Once the Dome was on site, things went incredibly smoothly. In fact, I can’t think of a project that went better. Seeing the structure go up was a beautiful sight: erected by 60 professional climbers, 12 columns being tied together and the whole thing gradually lifted up. It took my breath away. And the speed had a great advantage: we couldn’t deliver the millennium a day late.

Mike Davies, project architect

When we first got involved, the exhibition designer Gary Withers was leading the project, but he had a problem: how to deliver 12 buildings in an impossible timescale, to open in freezing conditions on midwinter’s day. He asked my advice, and I said we should reverse the process: build some sort of cheap shelter and turn the buildings into stage-sets inside. We could start building tomorrow.

I went home that night, cleared the kitchen table, and sketched out a 400 metre-diameter tent. The site had an incredible 270-degree sweep of the river, so a circle made sense. It got reduced to 365 metres, which was no accident: I’m a keen astronomer. I drew 12 masts for the 12 months, 24 scallops for the hours in the day, and if you look up inside the structure, you’ll find the celestial lines of latitude and longitude. We were also looking for a symbol of people coming together and domes kept recurring. From the Pantheon in Rome to the Hagia Sophia basilica in Istanbul, still one of my favourite buildings, the dome emerged as a neutral, non-denominational form. And the masts are like people throwing their arms up in celebration.

I was also inspired by my first architectural memory, of visiting The Festival of Britain aged nine. The Skylon was pure magic, the most elegant structure ever built. I still don’t think it’s been beaten. And the props on the Dome of Discovery had an exciting, space-age feel too. That was my generation: we were all reading the Eagle, it was a futures-oriented world. We wanted our own Dome to capture some of that optimism.

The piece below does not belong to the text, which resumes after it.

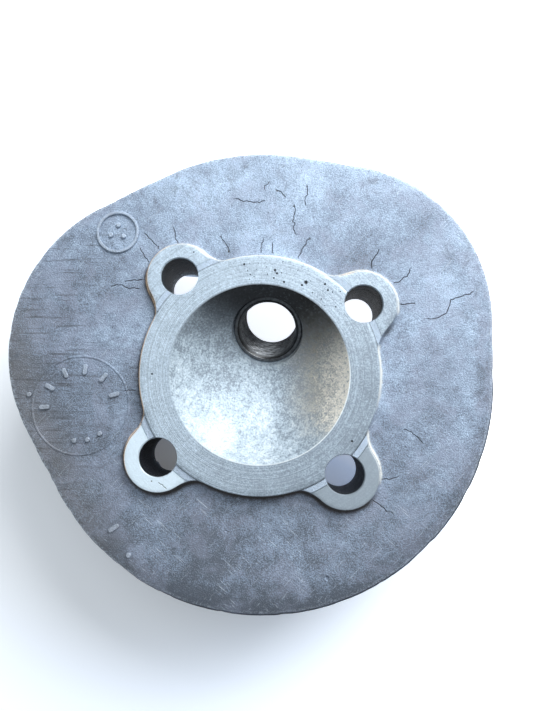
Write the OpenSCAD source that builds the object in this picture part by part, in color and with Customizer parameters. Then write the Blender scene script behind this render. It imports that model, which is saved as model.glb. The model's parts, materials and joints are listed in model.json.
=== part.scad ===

But it was an enormous challenge. The site was in a state: acres of absolutely deadly stuff, highly poisonous soil, full of unexploded bombs, arsenic and mercury. Then they discovered a vast tar-pit that took two years to dig out. We also had to design around a 50 metre-wide ventilation shaft for the Blackwall tunnel, which pokes up through the roof.

The choice of fabric was a breakthrough. We’d been looking at PVC, but then a decision was made that it should last 25 years, not the six or eight previously imagined, so we went for PTFE-coated glass-fibre fabric. I remember taking a square metre home to test it. I lit the kitchen hob and threw it on, opening the back door, but nothing happened. Then I emptied every noxious sauce I had in my cupboard on to it, including beetroot and all sorts of oils that make big stains. I left it there for an hour or two, then hosed it down. There wasn’t a single mark on it. It still looks as good as the day it opened.

I did have concerns about what went on inside the Dome, which we didn’t have any control over. I thought some exhibits were great, but others were awful. We were proud that it got the highest score for disability access – one of many successes that was never written about. We’re all delighted with how the building has been used since. It gets 6.5 million visitors a year now, to see everything from the Rolling Stones and the Eagles to tennis and Tutankhamun. The auditorium is fantastic, and they’ve built a series of stage sets around the edge that seem to work – though the plastic palm trees aren’t really our thing.